Pioneers in improving Capital Efficiency
As mentioned above, each project will have a different approach to maximize capital usage. I’ll list some of the most outstanding names and the model they apply:
- Uniswap v3 (UNI): The first AMM to create the Concentrated Liquidity model, multiplying Capital Efficiency of providing liquidity.
- Olympus DAO (OHM): The mechanism of swapping LP tokens for Bonds, reducing the frequency of the farm and dump situation, and creating sustainable liquidity.
- Abracadabra (SPELL): Allow using yield tokens (yvYFI, yvUSDC, xSUSHI...) as collateral to borrow the stablecoin MIM, opening a new lending market.
- Tokemak (TOKE): Reduce Impermanent Loss as the protocol acts as a market maker and navigates liquidity.
- Curve (CRV) + Convex (CVX): Apply Incentive + Game Theory to direct the governance in a positive way + optimize Curve’s enormous liquidity.
- Popsicle Finance (ICE): Help users manage their liquidity more efficiently.
- And a lot more developing projects.
As you can see, there are many ways to improve Capital Efficiency. Hence, our job is to find projects in this sector and evaluate their performances.
Anticipate the DeFi 2.0 trend
Here are some of my predictions about DeFi 2.0:
- Projects working on Capital Efficiency will create a new standard in the market, and TVL usage will become as important as TVL.
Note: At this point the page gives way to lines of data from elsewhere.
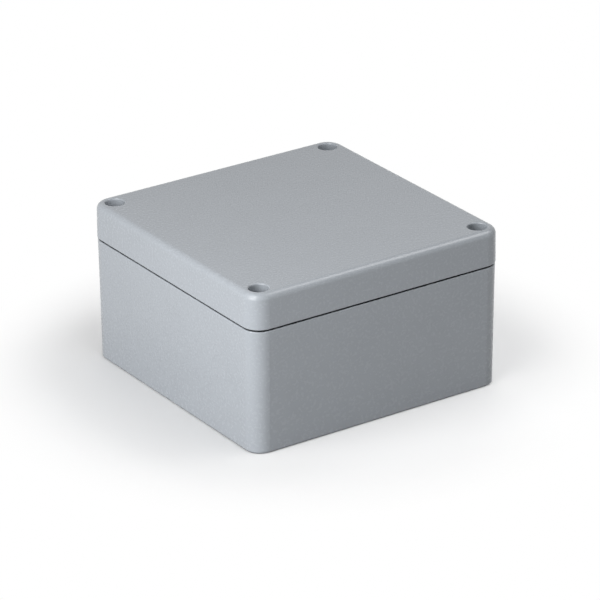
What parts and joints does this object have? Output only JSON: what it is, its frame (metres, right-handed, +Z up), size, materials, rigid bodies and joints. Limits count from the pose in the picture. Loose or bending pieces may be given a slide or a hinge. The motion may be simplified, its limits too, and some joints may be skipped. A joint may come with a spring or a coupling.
{
  "type": "die cast junction box",
  "caption": "Square die cast aluminium junction box with a gasketed lid, captive lid screws in corner recesses, wall mounting channels and earth terminals.",
  "frame": {"origin": "middle of the underside, on the surface that the box stands on", "axes": "+Z up out of the lid, +Y towards the wall with the earth terminals, +X to the right as seen from the front (-Y)"},
  "size_m": [0.16, 0.16, 0.091],
  "materials": {
    "casting": "satin grey powder coat",
    "seal": "matt black rubber",
    "steel": "turned stainless steel",
    "nylon": "natural nylon",
    "plated_clamp": "yellow zinc plate"
  },
  "bodies": {
    "base": {"base": "casting", "base_earth_screw": "steel", "base_earth_clamp": "plated_clamp", "base_earth_spring_washer": "steel"},
    "lid": {"lid": "casting", "gasket": "seal", "retaining_washer_1": "nylon", "retaining_washer_2": "nylon", "retaining_washer_3": "nylon", "retaining_washer_4": "nylon", "lid_earth_screw": "steel", "lid_earth_clamp": "plated_clamp", "lid_earth_spring_washer": "steel"},
    "screw_seal_1": {"seal_ring_1": "seal"},
    "screw_1": {"lid_screw_1": "steel"},
    "screw_seal_2": {"seal_ring_2": "seal"},
    "screw_2": {"lid_screw_2": "steel"},
    "screw_seal_3": {"seal_ring_3": "seal"},
    "screw_3": {"lid_screw_3": "steel"},
    "screw_seal_4": {"seal_ring_4": "seal"},
    "screw_4": {"lid_screw_4": "steel"}
  },
  "joints": [
    {"name": "lid_lift", "type": "slide", "parent": "base", "child": "lid", "axis": [0, 0, 1], "range_m": [0, 0.1]},
    {"name": "screw_1_rise", "type": "slide", "parent": "lid", "child": "screw_seal_1", "axis": [0, 0, 1], "range_m": [0, 0.008]},
    {"name": "screw_1_turn", "type": "hinge", "parent": "screw_seal_1", "child": "screw_1", "pos_m": [-0.07, -0.07, 0.078], "axis": [0, 0, 1], "range_deg": [0, 3600]},
    {"name": "screw_2_rise", "type": "slide", "parent": "lid", "child": "screw_seal_2", "axis": [0, 0, 1], "range_m": [0, 0.008]},
    {"name": "screw_2_turn", "type": "hinge", "parent": "screw_seal_2", "child": "screw_2", "pos_m": [0.07, -0.07, 0.078], "axis": [0, 0, 1], "range_deg": [0, 3600]},
    {"name": "screw_3_rise", "type": "slide", "parent": "lid", "child": "screw_seal_3", "axis": [0, 0, 1], "range_m": [0, 0.008]},
    {"name": "screw_3_turn", "type": "hinge", "parent": "screw_seal_3", "child": "screw_3", "pos_m": [0.07, 0.07, 0.078], "axis": [0, 0, 1], "range_deg": [0, 3600]},
    {"name": "screw_4_rise", "type": "slide", "parent": "lid", "child": "screw_seal_4", "axis": [0, 0, 1], "range_m": [0, 0.008]},
    {"name": "screw_4_turn", "type": "hinge", "parent": "screw_seal_4", "child": "screw_4", "pos_m": [-0.07, 0.07, 0.078], "axis": [0, 0, 1], "range_deg": [0, 3600]}
  ],
  "couplings": [
    {"joint": "screw_1_turn", "follows": "screw_1_rise", "rad_per_m": 7854},
    {"joint": "screw_2_turn", "follows": "screw_2_rise", "rad_per_m": 7854},
    {"joint": "screw_3_turn", "follows": "screw_3_rise", "rad_per_m": 7854},
    {"joint": "screw_4_turn", "follows": "screw_4_rise", "rad_per_m": 7854}
  ]
}
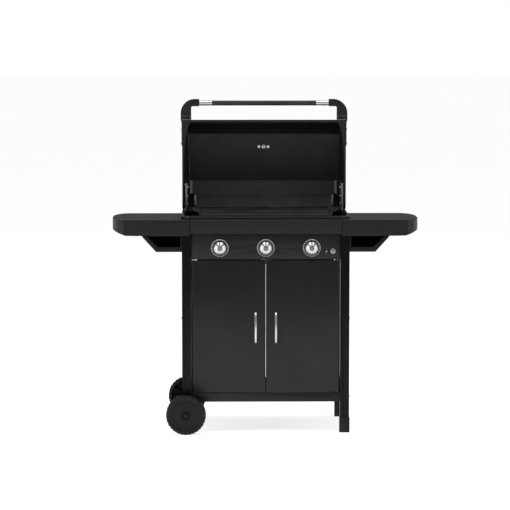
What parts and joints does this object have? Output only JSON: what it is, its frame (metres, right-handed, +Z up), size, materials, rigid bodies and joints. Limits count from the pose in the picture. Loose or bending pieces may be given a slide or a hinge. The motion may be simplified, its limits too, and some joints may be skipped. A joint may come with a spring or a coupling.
{
  "type": "gas barbecue grill",
  "caption": "Wheeled gas barbecue with a hinged hood, side shelves, control knobs, a griddle over burners and a cabinet with hinged doors.",
  "frame": {"origin": "on the floor, under the middle of the grill's overall box with its lid open", "axes": "+X to the grill's right as seen from the front, +Y to its back, +Z up"},
  "size_m": [1.336, 0.634, 1.441],
  "materials": {
    "black_powder_coat": "satin black powder coat on folded steel",
    "black_door_coat": "smoother satin black paint",
    "black_enamel": "vitreous black enamel, heat darkened",
    "black_plastic": "fine moulded grain",
    "wheel_plastic": "moulded, with a worn tread",
    "chrome": "bright chrome plate",
    "steel": "zinc or stainless steel",
    "griddle_iron": "seasoned matt black",
    "brass": "dull machined brass"
  },
  "bodies": {
    "cart": {"post_front_left": "black_powder_coat", "post_rear_left": "black_powder_coat", "post_front_right": "black_powder_coat", "post_rear_right": "black_powder_coat", "foot_front": "black_plastic", "foot_rear": "black_plastic", "bottom_rail_front": "black_powder_coat", "bottom_rail_rear": "black_powder_coat", "base_shelf": "black_powder_coat", "side_panel_left": "black_powder_coat", "side_panel_right": "black_powder_coat", "wheel_axle": "steel", "door_hinge_rod_left": "steel", "door_hinge_rod_right": "steel", "door_catch": "steel", "control_panel": "black_door_coat", "front_apron": "black_powder_coat", "knob_bezel_left": "chrome", "knob_bezel_centre": "chrome", "knob_bezel_right": "chrome", "igniter_housing": "black_plastic", "gas_manifold": "brass", "burner_left": "steel", "burner_centre": "steel", "burner_right": "steel", "firebox": "black_enamel", "griddle_plate": "griddle_iron", "lid_hinge_bracket_left": "steel", "lid_hinge_bracket_right": "steel", "side_shelf_left": "black_powder_coat", "side_shelf_right": "black_powder_coat", "side_shelf_cap_left": "black_plastic", "side_shelf_cap_right": "black_plastic", "side_shelf_bracket_left": "black_powder_coat", "side_shelf_bracket_right": "black_powder_coat"},
    "lid": {"lid_hood": "black_powder_coat", "lid_end_cap_left": "black_powder_coat", "lid_end_cap_right": "black_powder_coat", "lid_liner": "black_enamel", "lid_handle_arm_left": "black_plastic", "lid_handle_arm_right": "black_plastic", "lid_handle_tube": "chrome", "lid_handle_grip": "black_plastic", "lid_thermometer": "chrome", "lid_hinge_arm_left": "steel", "lid_hinge_arm_right": "steel"},
    "door_left": {"door_left": "black_door_coat", "door_handle_left": "chrome"},
    "door_right": {"door_right": "black_door_coat", "door_handle_right": "chrome"},
    "stem_left": {"valve_stem_left": "steel"},
    "knob_left": {"knob_left": "chrome"},
    "stem_centre": {"valve_stem_centre": "steel"},
    "knob_centre": {"knob_centre": "chrome"},
    "stem_right": {"valve_stem_right": "steel"},
    "knob_right": {"knob_right": "chrome"},
    "igniter_button": {"igniter_button": "chrome"},
    "wheel_front": {"wheel_front": "wheel_plastic"},
    "wheel_rear": {"wheel_rear": "wheel_plastic"},
    "grease_tray": {"grease_tray": "steel"}
  },
  "joints": [
    {"name": "lid_hinge", "type": "hinge", "parent": "cart", "child": "lid", "pos_m": [0, 0.164, 0.969], "axis": [1, 0, 0], "range_deg": [0, 90]},
    {"name": "door_left_hinge", "type": "hinge", "parent": "cart", "child": "door_left", "pos_m": [-0.312, -0.23, 0.467], "axis": [0, 0, -1], "range_deg": [0, 95]},
    {"name": "door_right_hinge", "type": "hinge", "parent": "cart", "child": "door_right", "pos_m": [0.312, -0.23, 0.467], "axis": [0, 0, 1], "range_deg": [0, 95]},
    {"name": "valve_left", "type": "hinge", "parent": "cart", "child": "stem_left", "pos_m": [-0.199, -0.23, 0.808], "axis": [0, -1, 0], "range_deg": [0, 180]},
    {"name": "knob_left_push", "type": "slide", "parent": "stem_left", "child": "knob_left", "axis": [0, 1, 0], "range_m": [0, 0.003], "stiffness_N_per_m": 500},
    {"name": "valve_centre", "type": "hinge", "parent": "cart", "child": "stem_centre", "pos_m": [0, -0.23, 0.808], "axis": [0, -1, 0], "range_deg": [0, 180]},
    {"name": "knob_centre_push", "type": "slide", "parent": "stem_centre", "child": "knob_centre", "axis": [0, 1, 0], "range_m": [0, 0.003], "stiffness_N_per_m": 500},
    {"name": "valve_right", "type": "hinge", "parent": "cart", "child": "stem_right", "pos_m": [0.199, -0.23, 0.808], "axis": [0, -1, 0], "range_deg": [0, 180]},
    {"name": "knob_right_push", "type": "slide", "parent": "stem_right", "child": "knob_right", "axis": [0, 1, 0], "range_m": [0, 0.003], "stiffness_N_per_m": 500},
    {"name": "igniter_push", "type": "slide", "parent": "cart", "child": "igniter_button", "axis": [0, 1, 0], "range_m": [0, 0.004], "stiffness_N_per_m": 400},
    {"name": "wheel_front_spin", "type": "hinge", "parent": "cart", "child": "wheel_front", "pos_m": [-0.3465, -0.285, 0.0865], "axis": [0, 1, 0], "continuous": true},
    {"name": "wheel_rear_spin", "type": "hinge", "parent": "cart", "child": "wheel_rear", "pos_m": [-0.3465, 0.285, 0.0865], "axis": [0, 1, 0], "continuous": true},
    {"name": "grease_tray_slide", "type": "slide", "parent": "cart", "child": "grease_tray", "axis": [0, 1, 0], "range_m": [0, 0.25]}
  ]
}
- Overall, there have not been many effective models, which is our opportunity. The success of projects like OHM, SPELL... will be considered the catalyst to boost the next market wave and put users’ Capital Efficiency to the next level.
- There is a high chance that top projects will stand their ground as they can optimize liquidity sources and prevent the circumstance of users withdrawing assets.
- Many innovations will be created when they are combined together, similar to the current DeFi.
- Capital Efficiency is only a branch of DeFi 2.0, so there will be other market waves in other branches. Those waves are not necessarily limited to 1 (the wave of Layer-2 can come after the wave of Layer-1) as well as not necessarily happen at the same time.